* DIRECTIVE *
Every line containing the word "with" needs to be found and copied.

* RAW DATA *
===============

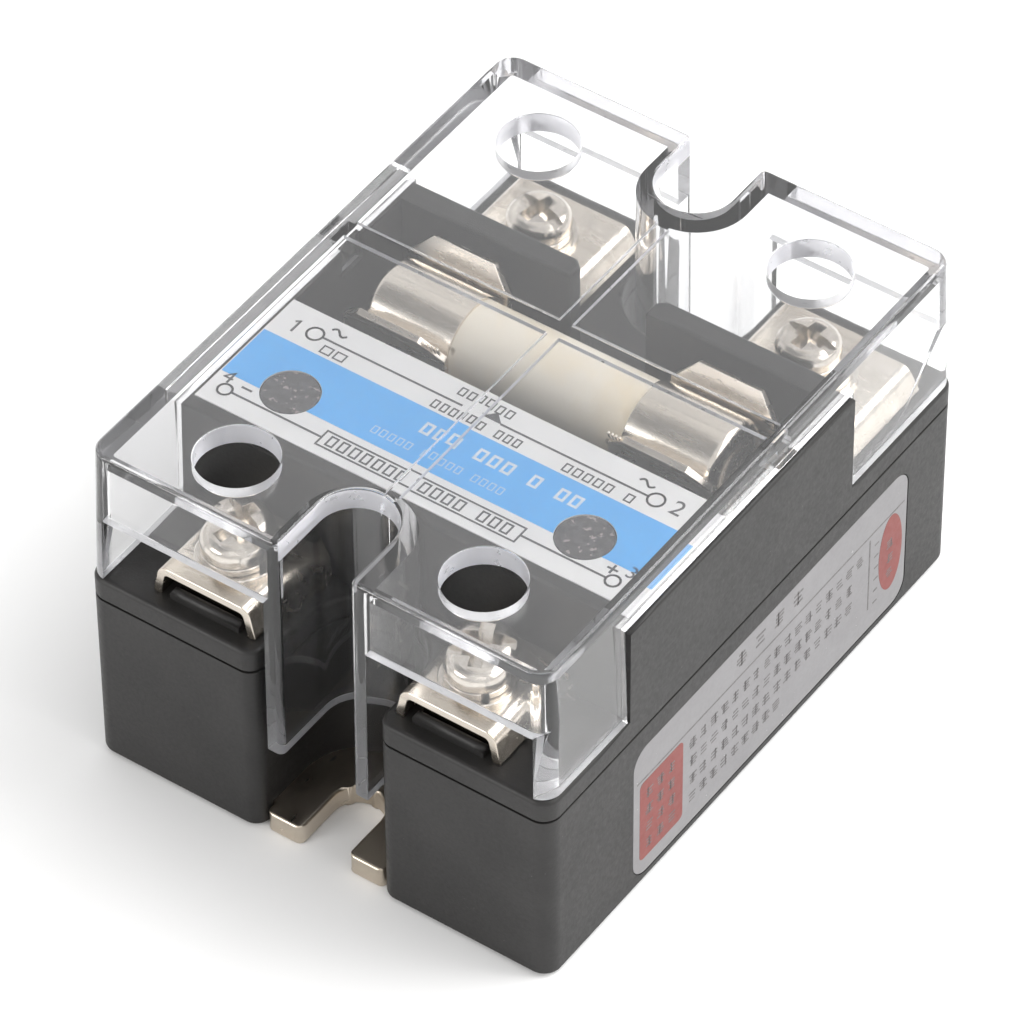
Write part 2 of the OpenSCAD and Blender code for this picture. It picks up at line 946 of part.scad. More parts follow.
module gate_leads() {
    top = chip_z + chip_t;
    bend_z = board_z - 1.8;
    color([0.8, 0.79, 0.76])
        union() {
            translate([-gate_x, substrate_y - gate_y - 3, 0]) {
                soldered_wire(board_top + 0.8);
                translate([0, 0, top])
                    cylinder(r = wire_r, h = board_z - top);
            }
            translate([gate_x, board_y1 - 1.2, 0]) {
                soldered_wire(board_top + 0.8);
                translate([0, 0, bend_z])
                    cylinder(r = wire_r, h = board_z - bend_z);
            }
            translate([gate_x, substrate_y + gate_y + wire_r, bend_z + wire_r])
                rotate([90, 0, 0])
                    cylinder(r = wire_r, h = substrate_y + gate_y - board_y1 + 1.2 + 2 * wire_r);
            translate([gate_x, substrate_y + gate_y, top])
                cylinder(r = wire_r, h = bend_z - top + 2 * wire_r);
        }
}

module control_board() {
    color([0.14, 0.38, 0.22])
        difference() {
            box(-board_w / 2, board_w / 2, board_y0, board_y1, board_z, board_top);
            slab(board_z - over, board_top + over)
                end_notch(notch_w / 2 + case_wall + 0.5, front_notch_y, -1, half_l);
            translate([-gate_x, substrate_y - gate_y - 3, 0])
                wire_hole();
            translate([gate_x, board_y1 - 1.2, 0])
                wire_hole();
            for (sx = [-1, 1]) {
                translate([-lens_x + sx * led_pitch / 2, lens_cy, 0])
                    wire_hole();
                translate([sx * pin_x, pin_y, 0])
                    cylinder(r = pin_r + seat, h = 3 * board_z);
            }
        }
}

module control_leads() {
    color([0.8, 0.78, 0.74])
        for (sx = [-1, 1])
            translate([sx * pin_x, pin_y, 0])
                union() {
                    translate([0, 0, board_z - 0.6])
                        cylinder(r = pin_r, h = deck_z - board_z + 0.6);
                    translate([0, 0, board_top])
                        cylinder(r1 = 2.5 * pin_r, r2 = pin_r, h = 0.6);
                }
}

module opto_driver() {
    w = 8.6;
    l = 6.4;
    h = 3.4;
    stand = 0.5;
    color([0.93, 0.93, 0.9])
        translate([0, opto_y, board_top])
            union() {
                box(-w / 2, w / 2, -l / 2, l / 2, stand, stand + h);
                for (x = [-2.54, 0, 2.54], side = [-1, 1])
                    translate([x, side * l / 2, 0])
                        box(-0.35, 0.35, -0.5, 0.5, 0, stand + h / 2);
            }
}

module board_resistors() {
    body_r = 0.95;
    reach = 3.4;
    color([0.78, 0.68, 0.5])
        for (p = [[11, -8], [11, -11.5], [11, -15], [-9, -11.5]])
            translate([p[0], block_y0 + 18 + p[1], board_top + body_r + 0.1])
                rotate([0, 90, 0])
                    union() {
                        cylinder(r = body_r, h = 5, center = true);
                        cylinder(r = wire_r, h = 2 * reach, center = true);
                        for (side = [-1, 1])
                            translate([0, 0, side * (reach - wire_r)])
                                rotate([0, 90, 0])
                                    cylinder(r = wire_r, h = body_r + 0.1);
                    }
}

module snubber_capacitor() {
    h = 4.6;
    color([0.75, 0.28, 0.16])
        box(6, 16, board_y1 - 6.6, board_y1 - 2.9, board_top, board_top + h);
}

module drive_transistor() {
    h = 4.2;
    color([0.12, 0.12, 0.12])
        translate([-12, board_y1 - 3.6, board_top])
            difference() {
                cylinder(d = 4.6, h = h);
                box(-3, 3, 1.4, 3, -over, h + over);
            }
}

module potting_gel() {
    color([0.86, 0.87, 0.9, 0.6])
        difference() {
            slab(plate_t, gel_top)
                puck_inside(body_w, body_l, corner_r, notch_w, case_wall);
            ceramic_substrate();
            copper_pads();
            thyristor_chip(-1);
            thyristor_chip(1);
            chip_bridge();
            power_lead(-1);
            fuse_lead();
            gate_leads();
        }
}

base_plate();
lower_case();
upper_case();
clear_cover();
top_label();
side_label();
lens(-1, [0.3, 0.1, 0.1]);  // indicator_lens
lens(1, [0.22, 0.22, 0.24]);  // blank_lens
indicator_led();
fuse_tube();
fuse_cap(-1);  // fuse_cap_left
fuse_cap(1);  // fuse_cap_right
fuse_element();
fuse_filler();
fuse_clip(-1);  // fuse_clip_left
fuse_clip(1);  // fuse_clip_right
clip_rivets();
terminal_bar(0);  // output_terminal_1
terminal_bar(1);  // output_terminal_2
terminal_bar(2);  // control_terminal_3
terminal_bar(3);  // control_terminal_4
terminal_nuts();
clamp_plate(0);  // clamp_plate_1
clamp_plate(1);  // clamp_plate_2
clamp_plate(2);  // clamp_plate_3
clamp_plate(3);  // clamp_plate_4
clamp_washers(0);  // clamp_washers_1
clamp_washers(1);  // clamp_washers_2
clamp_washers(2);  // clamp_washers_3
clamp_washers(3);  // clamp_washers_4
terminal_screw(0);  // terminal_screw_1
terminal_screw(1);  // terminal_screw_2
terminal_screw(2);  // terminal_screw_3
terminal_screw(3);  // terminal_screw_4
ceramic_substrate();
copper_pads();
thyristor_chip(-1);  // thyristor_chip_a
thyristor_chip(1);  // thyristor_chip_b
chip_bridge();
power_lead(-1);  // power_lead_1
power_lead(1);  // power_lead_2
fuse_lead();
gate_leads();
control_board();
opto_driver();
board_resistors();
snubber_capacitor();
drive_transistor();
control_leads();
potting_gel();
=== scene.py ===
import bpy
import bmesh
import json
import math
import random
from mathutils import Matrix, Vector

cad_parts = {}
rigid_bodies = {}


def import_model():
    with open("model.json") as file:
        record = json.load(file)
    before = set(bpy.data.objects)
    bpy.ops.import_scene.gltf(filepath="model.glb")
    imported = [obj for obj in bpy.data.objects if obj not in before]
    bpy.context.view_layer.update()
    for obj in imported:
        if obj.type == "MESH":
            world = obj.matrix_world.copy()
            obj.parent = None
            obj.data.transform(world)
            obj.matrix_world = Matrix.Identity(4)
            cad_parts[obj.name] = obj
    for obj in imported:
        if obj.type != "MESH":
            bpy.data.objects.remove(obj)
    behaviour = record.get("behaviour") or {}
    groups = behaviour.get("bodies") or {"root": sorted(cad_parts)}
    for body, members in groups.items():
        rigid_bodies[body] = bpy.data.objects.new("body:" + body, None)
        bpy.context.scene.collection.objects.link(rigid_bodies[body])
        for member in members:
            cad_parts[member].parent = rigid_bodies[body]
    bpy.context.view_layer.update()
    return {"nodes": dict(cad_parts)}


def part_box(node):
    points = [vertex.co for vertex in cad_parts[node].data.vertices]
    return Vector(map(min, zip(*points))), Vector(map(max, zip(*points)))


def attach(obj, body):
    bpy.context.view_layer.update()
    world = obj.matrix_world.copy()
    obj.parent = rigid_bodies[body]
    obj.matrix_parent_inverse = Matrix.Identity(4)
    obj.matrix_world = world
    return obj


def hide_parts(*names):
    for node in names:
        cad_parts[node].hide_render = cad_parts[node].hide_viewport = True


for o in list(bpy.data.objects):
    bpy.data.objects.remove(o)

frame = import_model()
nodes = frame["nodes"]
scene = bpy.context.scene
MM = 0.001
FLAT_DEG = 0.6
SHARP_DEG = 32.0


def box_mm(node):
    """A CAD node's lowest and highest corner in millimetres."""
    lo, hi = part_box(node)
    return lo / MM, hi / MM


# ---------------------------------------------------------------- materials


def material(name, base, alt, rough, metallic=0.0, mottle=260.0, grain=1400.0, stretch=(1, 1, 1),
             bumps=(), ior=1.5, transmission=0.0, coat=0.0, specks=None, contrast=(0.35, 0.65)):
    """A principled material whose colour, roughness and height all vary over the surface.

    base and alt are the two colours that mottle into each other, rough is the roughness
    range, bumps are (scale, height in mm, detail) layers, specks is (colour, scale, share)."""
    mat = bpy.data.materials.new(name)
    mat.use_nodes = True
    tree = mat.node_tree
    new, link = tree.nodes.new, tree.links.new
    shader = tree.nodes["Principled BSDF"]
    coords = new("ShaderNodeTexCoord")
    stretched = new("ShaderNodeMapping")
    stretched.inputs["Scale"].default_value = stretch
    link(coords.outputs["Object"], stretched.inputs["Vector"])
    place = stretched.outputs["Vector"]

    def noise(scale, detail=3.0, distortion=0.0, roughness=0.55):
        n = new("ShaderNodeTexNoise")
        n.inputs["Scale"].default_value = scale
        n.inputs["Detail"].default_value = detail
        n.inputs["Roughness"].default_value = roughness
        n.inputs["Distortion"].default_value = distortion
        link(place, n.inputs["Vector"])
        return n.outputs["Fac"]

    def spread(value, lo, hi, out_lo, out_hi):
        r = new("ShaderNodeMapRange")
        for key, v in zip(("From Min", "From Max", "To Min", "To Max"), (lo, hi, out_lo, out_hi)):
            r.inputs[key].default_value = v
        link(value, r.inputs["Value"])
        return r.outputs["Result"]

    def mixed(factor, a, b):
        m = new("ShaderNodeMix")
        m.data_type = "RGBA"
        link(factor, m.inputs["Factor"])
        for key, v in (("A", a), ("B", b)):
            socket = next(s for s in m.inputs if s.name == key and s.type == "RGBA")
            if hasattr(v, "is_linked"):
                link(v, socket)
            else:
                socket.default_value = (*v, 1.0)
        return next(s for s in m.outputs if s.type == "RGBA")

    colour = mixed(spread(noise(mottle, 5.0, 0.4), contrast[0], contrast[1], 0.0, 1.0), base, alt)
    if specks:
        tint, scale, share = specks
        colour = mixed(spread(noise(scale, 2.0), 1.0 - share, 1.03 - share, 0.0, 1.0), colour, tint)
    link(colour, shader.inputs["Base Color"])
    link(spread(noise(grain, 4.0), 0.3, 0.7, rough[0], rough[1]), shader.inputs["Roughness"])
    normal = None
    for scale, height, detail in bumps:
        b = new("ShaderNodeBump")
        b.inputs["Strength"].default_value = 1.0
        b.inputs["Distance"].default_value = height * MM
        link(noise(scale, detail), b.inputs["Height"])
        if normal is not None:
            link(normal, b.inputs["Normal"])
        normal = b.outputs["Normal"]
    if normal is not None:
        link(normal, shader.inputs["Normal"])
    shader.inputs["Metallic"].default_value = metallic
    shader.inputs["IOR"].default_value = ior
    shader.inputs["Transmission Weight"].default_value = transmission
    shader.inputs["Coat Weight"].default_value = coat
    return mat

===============

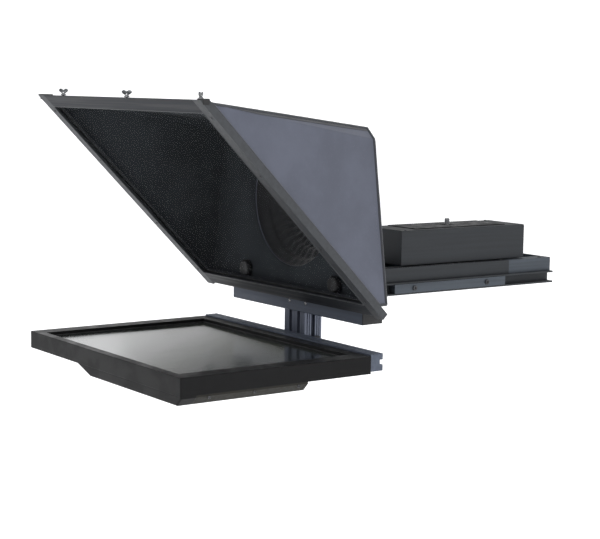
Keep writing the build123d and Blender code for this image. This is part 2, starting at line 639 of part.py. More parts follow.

===============

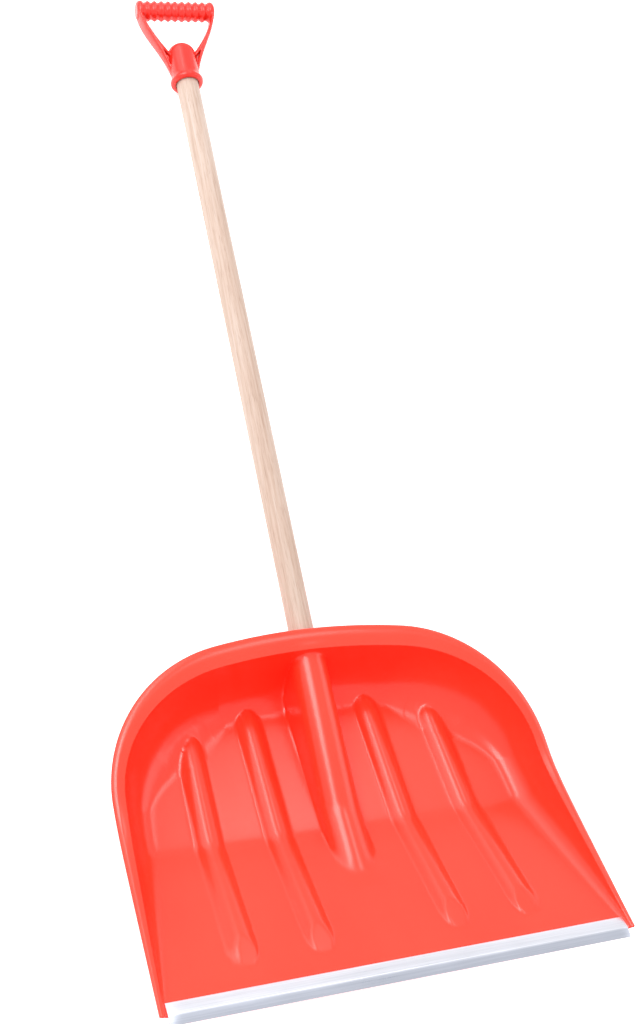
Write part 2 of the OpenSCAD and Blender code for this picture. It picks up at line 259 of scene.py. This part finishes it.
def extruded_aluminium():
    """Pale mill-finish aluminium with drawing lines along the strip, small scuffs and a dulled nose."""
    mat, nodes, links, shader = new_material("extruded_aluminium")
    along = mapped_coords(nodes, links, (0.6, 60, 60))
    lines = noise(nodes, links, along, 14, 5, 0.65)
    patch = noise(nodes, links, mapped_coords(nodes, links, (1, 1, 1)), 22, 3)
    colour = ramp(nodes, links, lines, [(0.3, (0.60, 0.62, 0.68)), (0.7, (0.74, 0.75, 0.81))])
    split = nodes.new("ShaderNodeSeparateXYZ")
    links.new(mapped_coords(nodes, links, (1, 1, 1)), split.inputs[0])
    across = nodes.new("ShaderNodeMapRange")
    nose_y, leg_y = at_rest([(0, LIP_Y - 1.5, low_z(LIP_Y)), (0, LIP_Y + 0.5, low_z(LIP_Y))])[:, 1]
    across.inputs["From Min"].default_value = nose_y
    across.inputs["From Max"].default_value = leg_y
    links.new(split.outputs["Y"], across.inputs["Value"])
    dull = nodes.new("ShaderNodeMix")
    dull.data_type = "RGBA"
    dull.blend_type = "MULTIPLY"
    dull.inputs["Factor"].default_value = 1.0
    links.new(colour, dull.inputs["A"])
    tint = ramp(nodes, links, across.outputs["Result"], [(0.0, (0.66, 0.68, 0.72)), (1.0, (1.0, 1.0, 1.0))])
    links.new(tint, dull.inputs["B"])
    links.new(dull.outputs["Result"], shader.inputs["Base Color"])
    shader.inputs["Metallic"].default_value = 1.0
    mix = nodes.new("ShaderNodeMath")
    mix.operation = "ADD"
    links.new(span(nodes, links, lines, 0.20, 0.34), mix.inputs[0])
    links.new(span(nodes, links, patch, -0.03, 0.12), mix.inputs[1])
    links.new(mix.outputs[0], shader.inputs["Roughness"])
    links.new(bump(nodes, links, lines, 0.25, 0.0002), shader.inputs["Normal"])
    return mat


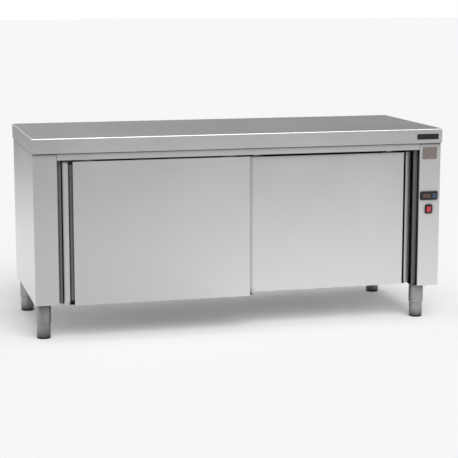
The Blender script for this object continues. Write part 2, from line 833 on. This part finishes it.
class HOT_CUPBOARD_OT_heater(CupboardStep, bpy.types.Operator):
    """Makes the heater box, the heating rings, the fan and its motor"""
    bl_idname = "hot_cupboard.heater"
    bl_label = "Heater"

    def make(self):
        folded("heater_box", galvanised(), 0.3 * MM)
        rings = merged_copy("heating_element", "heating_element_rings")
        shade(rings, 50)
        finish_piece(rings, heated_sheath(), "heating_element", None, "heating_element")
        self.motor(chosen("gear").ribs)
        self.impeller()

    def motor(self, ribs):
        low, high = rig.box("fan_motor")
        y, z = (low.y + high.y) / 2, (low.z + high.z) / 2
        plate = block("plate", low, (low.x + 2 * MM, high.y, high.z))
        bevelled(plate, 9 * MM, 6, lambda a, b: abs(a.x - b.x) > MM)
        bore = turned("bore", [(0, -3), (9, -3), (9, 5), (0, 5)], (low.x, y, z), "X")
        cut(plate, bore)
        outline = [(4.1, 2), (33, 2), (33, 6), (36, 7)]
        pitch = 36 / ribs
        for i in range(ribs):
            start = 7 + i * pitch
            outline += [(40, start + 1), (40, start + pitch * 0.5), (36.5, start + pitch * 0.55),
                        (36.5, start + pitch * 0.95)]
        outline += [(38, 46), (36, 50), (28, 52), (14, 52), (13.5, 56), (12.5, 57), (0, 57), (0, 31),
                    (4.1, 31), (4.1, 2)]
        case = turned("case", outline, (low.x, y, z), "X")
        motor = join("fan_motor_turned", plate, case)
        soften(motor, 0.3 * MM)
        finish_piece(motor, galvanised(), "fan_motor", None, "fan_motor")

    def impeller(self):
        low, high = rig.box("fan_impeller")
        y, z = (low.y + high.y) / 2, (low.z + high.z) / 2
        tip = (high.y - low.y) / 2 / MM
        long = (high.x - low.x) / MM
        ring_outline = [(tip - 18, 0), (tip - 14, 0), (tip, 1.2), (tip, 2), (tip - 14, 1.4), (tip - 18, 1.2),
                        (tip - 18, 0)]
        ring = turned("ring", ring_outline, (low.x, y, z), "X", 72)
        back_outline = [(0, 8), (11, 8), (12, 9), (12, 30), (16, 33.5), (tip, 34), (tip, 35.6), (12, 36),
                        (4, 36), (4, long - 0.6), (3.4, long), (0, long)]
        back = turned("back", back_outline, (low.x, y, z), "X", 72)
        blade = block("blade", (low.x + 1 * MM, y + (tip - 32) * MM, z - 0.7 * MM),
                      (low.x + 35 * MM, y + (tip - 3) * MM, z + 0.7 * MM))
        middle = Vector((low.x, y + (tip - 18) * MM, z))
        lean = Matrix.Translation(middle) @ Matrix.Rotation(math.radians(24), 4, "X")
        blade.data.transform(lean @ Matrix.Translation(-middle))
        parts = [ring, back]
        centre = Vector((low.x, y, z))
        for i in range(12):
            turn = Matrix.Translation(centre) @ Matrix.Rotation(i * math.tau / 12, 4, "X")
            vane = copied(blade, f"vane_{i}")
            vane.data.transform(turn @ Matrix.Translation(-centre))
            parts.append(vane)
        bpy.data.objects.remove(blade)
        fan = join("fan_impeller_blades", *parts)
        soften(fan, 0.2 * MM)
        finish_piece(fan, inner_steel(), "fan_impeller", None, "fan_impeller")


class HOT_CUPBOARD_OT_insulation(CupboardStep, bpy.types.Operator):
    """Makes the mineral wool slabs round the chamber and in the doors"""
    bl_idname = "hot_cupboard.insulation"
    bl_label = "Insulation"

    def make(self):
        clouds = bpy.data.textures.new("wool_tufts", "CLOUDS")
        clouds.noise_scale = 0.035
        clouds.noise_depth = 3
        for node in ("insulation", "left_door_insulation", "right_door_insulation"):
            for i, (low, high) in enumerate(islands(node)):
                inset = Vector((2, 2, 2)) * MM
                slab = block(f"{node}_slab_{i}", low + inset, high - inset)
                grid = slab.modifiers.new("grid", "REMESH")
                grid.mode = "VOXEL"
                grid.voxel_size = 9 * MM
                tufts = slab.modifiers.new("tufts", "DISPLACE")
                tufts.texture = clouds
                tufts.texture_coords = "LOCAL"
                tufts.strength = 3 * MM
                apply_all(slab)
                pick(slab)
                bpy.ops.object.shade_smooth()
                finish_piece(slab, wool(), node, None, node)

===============

* CORRECT RESPONSE *
    with open("model.json") as file:
    """Pale mill-finish aluminium with drawing lines along the strip, small scuffs and a dulled nose."""